> The request
From the records below, extract only the lines running from the line with "front_rails()" to the line with "bpy.context.scene.collection.objects.link(rigid_bodies[body])", both lines included, reproducing them exactly.

○ ○ ○ ○ ○

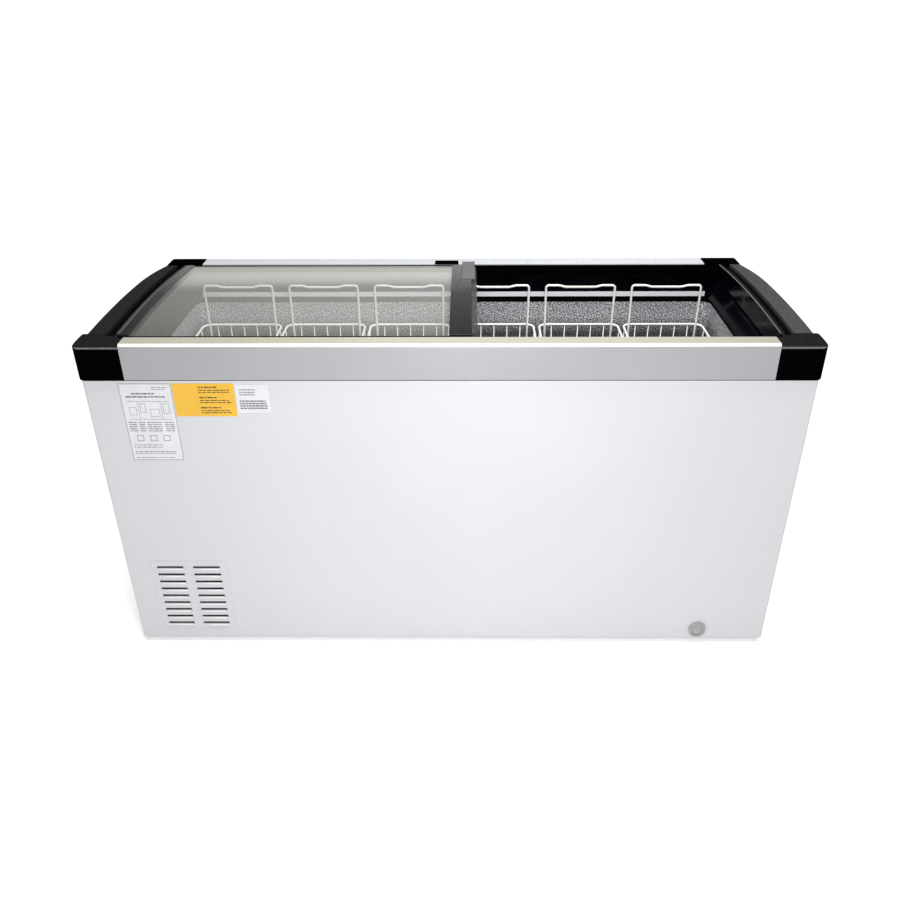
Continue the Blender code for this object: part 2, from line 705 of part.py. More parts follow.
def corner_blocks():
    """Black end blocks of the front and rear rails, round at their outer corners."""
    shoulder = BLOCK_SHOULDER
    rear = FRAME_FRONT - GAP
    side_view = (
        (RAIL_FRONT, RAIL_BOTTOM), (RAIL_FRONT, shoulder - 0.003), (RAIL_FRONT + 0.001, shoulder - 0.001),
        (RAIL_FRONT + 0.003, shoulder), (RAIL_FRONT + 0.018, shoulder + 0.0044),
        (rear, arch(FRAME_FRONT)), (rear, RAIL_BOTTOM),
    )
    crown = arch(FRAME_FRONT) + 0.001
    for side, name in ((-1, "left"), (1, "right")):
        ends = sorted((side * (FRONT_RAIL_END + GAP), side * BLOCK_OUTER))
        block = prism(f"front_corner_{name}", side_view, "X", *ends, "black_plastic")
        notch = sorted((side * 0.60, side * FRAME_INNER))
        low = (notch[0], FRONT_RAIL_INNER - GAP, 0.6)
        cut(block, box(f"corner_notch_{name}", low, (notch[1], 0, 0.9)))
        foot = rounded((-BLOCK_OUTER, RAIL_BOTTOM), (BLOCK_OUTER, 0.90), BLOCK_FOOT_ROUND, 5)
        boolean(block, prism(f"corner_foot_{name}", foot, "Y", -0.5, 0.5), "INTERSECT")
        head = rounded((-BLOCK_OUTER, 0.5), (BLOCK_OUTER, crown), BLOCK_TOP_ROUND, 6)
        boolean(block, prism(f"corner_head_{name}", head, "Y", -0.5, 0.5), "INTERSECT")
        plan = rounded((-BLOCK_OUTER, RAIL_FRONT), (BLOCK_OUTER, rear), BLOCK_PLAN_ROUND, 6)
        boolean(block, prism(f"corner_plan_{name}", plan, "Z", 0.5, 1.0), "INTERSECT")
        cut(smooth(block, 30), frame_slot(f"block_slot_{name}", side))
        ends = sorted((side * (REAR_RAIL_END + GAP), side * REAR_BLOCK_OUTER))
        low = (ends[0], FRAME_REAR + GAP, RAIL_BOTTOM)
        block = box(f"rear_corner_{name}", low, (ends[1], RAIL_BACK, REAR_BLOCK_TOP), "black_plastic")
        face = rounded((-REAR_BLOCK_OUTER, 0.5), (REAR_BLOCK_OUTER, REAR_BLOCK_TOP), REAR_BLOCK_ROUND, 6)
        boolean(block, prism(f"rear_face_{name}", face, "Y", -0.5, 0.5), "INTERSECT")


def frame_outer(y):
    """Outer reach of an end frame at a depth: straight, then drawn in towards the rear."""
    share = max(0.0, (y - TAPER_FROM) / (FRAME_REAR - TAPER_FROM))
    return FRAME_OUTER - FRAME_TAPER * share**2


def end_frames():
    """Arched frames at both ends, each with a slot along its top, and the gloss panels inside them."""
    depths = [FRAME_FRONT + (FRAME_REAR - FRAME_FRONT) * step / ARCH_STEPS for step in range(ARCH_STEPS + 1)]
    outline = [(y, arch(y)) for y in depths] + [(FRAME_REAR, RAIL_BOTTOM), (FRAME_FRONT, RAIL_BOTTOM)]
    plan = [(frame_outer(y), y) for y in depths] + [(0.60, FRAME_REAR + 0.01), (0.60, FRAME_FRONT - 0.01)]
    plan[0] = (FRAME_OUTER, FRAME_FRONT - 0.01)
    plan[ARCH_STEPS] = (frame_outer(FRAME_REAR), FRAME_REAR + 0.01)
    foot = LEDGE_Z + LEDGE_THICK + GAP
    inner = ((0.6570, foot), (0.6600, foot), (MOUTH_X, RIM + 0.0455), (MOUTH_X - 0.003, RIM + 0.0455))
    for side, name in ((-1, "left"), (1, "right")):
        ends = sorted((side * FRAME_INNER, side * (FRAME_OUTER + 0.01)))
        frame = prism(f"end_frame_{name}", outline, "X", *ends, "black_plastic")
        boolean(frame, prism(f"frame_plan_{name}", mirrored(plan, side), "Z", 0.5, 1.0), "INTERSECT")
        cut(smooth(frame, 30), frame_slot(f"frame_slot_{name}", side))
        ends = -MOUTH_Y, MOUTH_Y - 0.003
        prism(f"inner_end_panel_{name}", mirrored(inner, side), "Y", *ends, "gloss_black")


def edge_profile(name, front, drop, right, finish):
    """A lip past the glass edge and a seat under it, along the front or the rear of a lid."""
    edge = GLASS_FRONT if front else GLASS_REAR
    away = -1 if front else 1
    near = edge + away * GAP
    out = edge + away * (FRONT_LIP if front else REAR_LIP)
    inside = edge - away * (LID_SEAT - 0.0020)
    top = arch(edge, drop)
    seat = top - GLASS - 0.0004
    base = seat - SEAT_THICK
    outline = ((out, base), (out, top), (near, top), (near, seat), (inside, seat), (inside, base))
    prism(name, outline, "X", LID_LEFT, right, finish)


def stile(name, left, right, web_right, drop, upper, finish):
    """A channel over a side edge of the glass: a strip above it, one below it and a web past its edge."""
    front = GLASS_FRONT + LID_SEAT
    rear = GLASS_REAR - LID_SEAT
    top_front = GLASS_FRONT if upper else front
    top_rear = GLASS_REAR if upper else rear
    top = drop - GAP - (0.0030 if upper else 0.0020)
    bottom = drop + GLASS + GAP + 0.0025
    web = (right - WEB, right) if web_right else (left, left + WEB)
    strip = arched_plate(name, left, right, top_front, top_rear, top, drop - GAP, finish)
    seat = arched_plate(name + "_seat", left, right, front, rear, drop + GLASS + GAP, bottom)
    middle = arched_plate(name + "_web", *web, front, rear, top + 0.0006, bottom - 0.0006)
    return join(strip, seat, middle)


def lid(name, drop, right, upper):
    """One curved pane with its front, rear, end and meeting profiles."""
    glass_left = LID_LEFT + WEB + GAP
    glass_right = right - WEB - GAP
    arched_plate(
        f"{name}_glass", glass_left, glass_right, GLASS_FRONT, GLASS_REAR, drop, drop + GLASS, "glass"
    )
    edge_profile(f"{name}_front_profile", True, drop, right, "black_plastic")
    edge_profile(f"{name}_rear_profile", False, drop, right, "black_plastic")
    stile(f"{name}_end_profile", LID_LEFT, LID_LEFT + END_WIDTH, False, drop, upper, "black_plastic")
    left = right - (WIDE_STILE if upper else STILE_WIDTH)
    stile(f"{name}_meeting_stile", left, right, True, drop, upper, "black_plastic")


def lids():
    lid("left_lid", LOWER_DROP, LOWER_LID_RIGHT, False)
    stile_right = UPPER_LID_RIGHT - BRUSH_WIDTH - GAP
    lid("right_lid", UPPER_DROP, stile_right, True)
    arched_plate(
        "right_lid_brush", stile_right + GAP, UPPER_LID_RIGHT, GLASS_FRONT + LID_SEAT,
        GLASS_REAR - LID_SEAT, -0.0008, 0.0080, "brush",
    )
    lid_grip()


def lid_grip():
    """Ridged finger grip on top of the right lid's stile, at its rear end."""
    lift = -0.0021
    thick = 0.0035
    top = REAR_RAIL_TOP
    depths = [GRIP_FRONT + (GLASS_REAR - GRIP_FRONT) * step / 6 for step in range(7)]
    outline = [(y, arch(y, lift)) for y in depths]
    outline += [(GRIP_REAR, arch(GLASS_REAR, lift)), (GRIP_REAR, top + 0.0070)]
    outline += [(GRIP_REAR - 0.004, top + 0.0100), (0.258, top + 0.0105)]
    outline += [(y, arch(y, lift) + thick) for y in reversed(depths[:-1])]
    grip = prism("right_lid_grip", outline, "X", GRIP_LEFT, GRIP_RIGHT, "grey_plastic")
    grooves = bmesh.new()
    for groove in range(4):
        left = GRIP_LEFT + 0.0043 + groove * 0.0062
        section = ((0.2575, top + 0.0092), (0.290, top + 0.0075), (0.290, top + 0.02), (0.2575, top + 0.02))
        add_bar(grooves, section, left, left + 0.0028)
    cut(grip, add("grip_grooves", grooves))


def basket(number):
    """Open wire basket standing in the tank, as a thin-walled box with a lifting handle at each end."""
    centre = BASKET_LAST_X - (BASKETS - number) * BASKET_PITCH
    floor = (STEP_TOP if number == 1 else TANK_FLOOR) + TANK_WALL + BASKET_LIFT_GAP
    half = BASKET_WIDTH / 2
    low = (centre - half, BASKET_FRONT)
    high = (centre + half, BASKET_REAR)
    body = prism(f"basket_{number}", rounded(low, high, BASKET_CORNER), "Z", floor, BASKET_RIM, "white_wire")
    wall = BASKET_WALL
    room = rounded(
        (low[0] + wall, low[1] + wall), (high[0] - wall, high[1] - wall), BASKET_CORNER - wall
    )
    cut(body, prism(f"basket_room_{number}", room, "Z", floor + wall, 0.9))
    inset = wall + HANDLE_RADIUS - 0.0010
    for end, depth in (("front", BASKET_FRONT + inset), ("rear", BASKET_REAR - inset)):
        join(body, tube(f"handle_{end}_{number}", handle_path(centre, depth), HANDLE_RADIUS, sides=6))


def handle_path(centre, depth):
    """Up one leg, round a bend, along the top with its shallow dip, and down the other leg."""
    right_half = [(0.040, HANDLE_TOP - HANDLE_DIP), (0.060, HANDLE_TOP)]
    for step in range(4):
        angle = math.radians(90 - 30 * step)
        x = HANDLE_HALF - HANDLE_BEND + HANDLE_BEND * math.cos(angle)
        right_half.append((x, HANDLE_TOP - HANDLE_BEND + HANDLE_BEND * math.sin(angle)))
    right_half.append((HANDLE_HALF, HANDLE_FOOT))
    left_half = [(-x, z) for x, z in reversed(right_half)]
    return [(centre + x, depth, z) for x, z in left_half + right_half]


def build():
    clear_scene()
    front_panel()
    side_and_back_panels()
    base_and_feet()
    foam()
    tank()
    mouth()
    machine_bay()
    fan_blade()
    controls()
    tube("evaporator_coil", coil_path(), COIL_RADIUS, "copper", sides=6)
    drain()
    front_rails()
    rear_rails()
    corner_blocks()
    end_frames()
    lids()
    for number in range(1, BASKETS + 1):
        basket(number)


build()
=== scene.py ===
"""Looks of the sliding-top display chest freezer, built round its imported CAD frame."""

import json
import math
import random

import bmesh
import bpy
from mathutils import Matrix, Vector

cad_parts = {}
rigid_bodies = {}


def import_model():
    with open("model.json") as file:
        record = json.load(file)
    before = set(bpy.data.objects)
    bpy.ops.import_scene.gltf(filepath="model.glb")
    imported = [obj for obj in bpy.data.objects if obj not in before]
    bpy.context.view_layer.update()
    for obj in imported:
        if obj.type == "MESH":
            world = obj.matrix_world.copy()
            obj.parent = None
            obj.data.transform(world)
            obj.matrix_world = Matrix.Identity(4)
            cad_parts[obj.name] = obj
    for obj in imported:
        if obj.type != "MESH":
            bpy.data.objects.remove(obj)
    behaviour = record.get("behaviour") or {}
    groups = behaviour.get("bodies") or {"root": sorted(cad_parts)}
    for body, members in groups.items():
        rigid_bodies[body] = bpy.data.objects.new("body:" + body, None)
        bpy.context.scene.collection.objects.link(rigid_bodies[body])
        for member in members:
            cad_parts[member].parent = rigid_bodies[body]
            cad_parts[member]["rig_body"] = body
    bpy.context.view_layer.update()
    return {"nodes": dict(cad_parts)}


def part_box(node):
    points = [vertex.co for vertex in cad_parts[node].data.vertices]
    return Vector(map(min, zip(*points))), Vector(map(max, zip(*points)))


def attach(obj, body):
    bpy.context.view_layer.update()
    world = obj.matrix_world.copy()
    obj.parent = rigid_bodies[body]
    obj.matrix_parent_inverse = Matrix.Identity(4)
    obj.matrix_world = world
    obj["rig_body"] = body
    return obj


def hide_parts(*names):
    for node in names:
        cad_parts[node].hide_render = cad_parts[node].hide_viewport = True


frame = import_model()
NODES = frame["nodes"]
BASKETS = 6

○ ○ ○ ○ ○

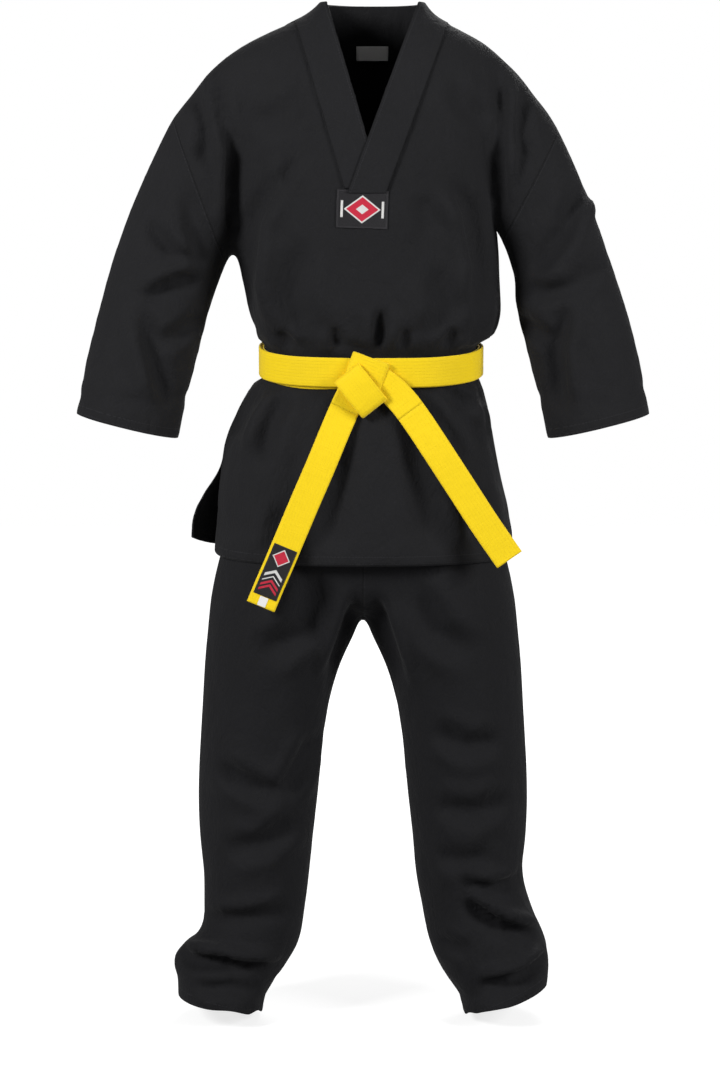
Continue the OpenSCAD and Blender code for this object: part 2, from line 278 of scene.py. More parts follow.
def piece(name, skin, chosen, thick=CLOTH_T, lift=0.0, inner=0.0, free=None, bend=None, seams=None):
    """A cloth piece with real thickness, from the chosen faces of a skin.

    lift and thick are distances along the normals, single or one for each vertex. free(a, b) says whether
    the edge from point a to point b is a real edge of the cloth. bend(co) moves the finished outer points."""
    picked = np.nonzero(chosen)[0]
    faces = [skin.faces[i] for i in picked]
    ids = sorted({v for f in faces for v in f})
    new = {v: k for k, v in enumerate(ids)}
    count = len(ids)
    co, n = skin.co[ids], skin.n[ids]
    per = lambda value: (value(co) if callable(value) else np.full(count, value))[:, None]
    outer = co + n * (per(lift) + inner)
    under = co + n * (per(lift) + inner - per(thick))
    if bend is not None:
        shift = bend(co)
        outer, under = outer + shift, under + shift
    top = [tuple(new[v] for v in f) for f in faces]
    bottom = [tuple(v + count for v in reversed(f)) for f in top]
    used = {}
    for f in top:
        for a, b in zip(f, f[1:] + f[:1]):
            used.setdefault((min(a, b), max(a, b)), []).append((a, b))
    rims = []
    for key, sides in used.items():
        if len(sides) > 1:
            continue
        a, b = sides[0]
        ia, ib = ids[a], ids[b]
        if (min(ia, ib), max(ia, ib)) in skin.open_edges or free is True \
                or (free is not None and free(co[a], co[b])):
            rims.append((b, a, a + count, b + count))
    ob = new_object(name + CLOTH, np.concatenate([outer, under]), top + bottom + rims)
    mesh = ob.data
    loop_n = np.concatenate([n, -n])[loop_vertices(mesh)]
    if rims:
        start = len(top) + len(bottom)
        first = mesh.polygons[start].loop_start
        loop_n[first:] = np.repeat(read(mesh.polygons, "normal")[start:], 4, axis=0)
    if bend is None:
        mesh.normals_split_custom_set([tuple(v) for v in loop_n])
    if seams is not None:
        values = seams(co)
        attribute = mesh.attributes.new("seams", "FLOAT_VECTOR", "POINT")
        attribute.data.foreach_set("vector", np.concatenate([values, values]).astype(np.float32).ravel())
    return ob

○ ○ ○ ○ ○

> Task answer
    front_rails()
    rear_rails()
    corner_blocks()
    end_frames()
    lids()
    for number in range(1, BASKETS + 1):
        basket(number)


build()
=== scene.py ===
"""Looks of the sliding-top display chest freezer, built round its imported CAD frame."""

import json
import math
import random

import bmesh
import bpy
from mathutils import Matrix, Vector

cad_parts = {}
rigid_bodies = {}


def import_model():
    with open("model.json") as file:
        record = json.load(file)
    before = set(bpy.data.objects)
    bpy.ops.import_scene.gltf(filepath="model.glb")
    imported = [obj for obj in bpy.data.objects if obj not in before]
    bpy.context.view_layer.update()
    for obj in imported:
        if obj.type == "MESH":
            world = obj.matrix_world.copy()
            obj.parent = None
            obj.data.transform(world)
            obj.matrix_world = Matrix.Identity(4)
            cad_parts[obj.name] = obj
    for obj in imported:
        if obj.type != "MESH":
            bpy.data.objects.remove(obj)
    behaviour = record.get("behaviour") or {}
    groups = behaviour.get("bodies") or {"root": sorted(cad_parts)}
    for body, members in groups.items():
        rigid_bodies[body] = bpy.data.objects.new("body:" + body, None)
        bpy.context.scene.collection.objects.link(rigid_bodies[body])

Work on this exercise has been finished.